MORE ON BOHANNON:How the Hawkeyes might look if he redshirts

Wieskamp, in announcing in mid-April his intent to test the NBA Draft process, wanted to gather more information about what he needed to take his game to the next level. He was not invited to the NBA Scouting Combine.

"I learned a lot of valuable information going through the NBA Draft process that will help me continue to grow now, and in the future when I decide to take that next step," Wieskamp said in a statement. "But for now, my focus is helping this Iowa team be the best that we can be. The future is bright! Go Hawks!”

That test-the-waters approach is the same one Peter Jok took before returning for the senior season in 2016-17. He became a first-team all-Big Ten Conference player and led the league in scoring.
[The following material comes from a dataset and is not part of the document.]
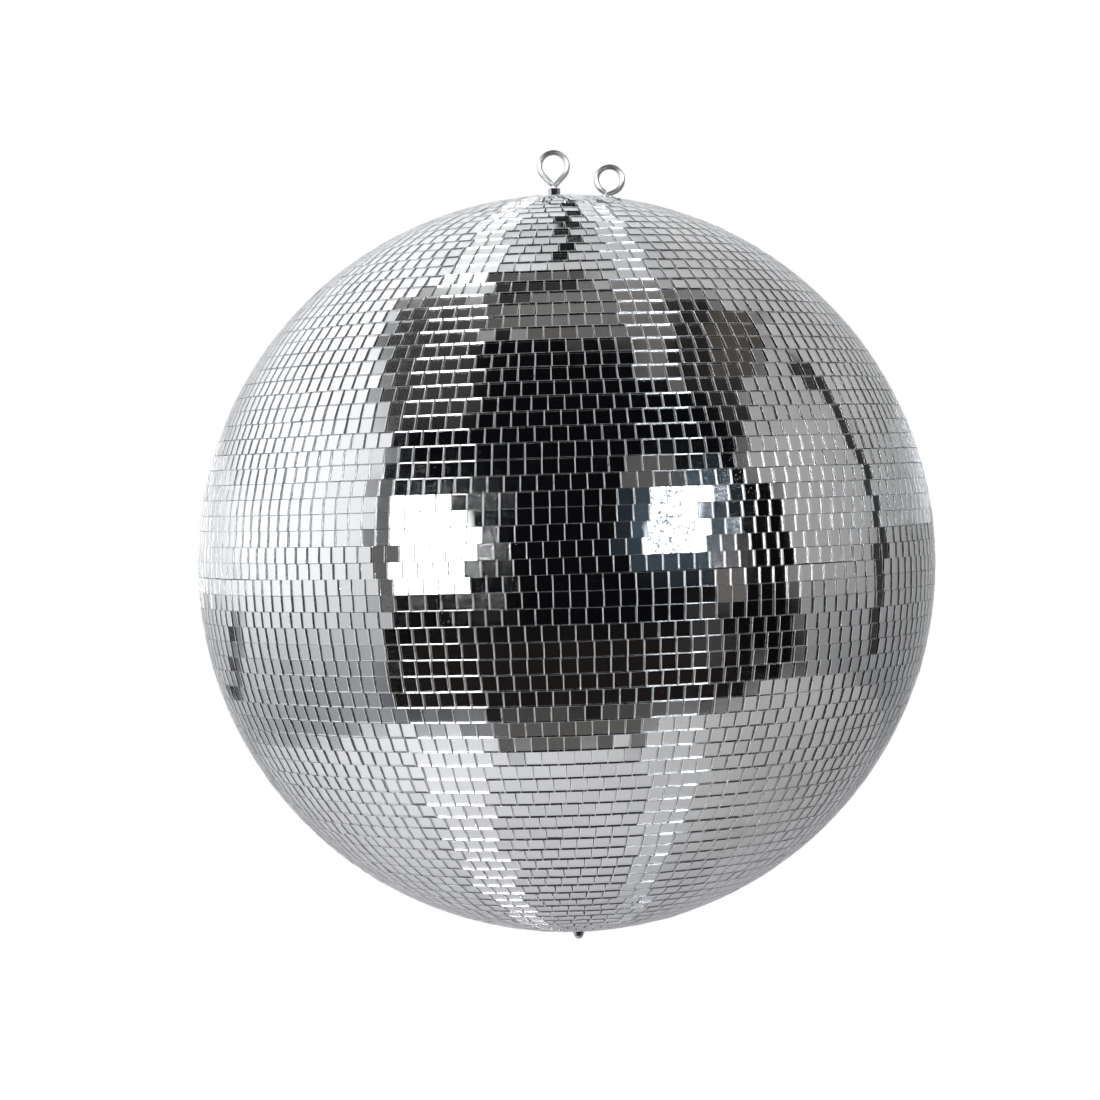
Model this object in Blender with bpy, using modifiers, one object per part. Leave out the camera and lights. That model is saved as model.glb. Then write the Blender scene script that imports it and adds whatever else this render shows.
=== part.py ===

Tyler Cook also gathered NBA information before returning in 2018-19 to become a second-team all-Big Ten pick as a junior.

Like those two, Wieskamp comes back to school with the potential to be Iowa’s leading scorer. He averaged 11.1 points and 4.9 rebounds in making the five-player all-Big Ten freshman team. He will no doubt be given even more control of the Hawkeyes’ offense by coach Fran McCaffery, who had Cook (pro career) and Isaiah Moss (transfer to Arkansas) leave the program early even before the Bohannon bombshell.

Wieskamp’s efficiency as a freshman proved he was already the team's best all-around player. He tied for second on the team in steals (30) while hitting 42.4% of his 3-point attempts (59 out of 139) to rank second in the Big Ten. He scored 15 or more points 10 times during Iowa’s 23-12 season, and his 3-pointer at the buzzer at Rutgers delivered a thrilling win in mid-February.

His return is exciting news for the Hawkeyes. Wieskamp and center Luka Garza now become the centerpieces of the 2019-20 roster, if Bohannon sits out this season. But what about Wieskamp in 2020-21?

That development certainly will be significant to follow, especially considering McCaffery told the Register in an interview last week week that he didn't expect Wieskamp to stay at Iowa for four years.

"I always say, you can’t recruit a guy like Tyler Cook or Joe Wieskamp and talk about the NBA in the recruiting process, and then try to limit their opportunities for the NBA while they’re here," McCaffery said. "You’ve got to be all-in on the kid and his future. If he ends up leaving next year or the year after … he’ll go at the right time. He’ll go when the time is right. And he’ll make it."

In a statement accompanying Wieskamp's announcement, McCaffery was naturally thrilled to have one of his best players returning.

"Joe is a valuable member of our team, on and off the court," the 10th-year coach said, "and we look forward to him being a leader for us next season."